I don't think we should elaborate. I mean, the world economy is growing very well. We probably had a little bit tailwind on the stock side at the beginning of the year. We probably have plan for we are trying to be a bit conservative for the opposite in the fourth quarter, but it's - we will see. Christopher Combé: Thank you.
And that is our last question of today. Please go ahead, speakers.

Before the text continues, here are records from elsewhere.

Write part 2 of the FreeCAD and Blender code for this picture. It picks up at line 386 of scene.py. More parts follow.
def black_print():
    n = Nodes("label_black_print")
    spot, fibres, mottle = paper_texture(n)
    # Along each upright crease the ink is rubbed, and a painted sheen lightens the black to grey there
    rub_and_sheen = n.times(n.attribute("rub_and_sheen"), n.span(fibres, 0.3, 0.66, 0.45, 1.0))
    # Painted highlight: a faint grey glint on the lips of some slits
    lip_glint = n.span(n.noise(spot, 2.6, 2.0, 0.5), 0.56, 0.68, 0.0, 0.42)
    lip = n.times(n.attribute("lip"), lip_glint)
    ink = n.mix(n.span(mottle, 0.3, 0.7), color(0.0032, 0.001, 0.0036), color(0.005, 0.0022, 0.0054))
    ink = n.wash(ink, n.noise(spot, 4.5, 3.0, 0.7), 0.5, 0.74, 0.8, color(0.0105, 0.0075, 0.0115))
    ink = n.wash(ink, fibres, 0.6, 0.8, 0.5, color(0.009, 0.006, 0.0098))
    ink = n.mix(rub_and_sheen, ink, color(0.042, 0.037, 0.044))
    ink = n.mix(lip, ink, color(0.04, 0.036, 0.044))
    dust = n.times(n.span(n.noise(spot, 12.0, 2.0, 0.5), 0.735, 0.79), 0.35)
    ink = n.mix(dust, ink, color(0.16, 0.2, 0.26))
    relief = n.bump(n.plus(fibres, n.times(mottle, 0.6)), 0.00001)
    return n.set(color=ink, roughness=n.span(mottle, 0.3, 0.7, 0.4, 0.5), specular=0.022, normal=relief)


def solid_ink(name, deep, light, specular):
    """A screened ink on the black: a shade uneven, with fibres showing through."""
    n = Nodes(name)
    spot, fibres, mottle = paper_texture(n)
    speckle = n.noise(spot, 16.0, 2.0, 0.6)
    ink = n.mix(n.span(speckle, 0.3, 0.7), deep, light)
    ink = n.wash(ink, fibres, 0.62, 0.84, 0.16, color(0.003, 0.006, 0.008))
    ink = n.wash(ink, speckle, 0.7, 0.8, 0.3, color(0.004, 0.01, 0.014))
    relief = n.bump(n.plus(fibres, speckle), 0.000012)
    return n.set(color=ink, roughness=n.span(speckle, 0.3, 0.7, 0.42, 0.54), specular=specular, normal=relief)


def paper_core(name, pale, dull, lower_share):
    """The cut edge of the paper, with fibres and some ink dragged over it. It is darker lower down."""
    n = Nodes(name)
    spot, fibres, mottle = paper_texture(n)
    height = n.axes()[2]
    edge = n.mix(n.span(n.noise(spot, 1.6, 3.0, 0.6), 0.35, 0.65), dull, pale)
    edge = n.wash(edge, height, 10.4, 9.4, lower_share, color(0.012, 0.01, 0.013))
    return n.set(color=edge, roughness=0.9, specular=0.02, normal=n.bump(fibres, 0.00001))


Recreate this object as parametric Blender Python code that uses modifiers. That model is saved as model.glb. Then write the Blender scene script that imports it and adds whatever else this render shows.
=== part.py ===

Yes, thank you. So that means that we will close the session here. I just want to say that, reiterate again, that we believe we have made a very significant progress on our strategic agenda of becoming a focused container shipping and ports and logistics company, separating out the energy businesses and closing eventually of Hamburg Süd. We have - we believe reasonably good market fundamentals in container shipping or good market fundamentals. So, we are expecting continued improvements. We have a quarter now in Q3, which was weak both caused by cyber-attack, but also other weak in terms of our own performance. But I want to emphasize that it's mainly factors under our control such as capacity deployment and cost takeout. And we as a management team believe we can do a better job in the coming years. Overall, we feel good about the development of the business. We are clearly moving in towards more sustainable earnings overall. With that being said, thank you for joining. We look forward to seeing you at our Capital Markets Day, which will now be on the February 20. Thank you.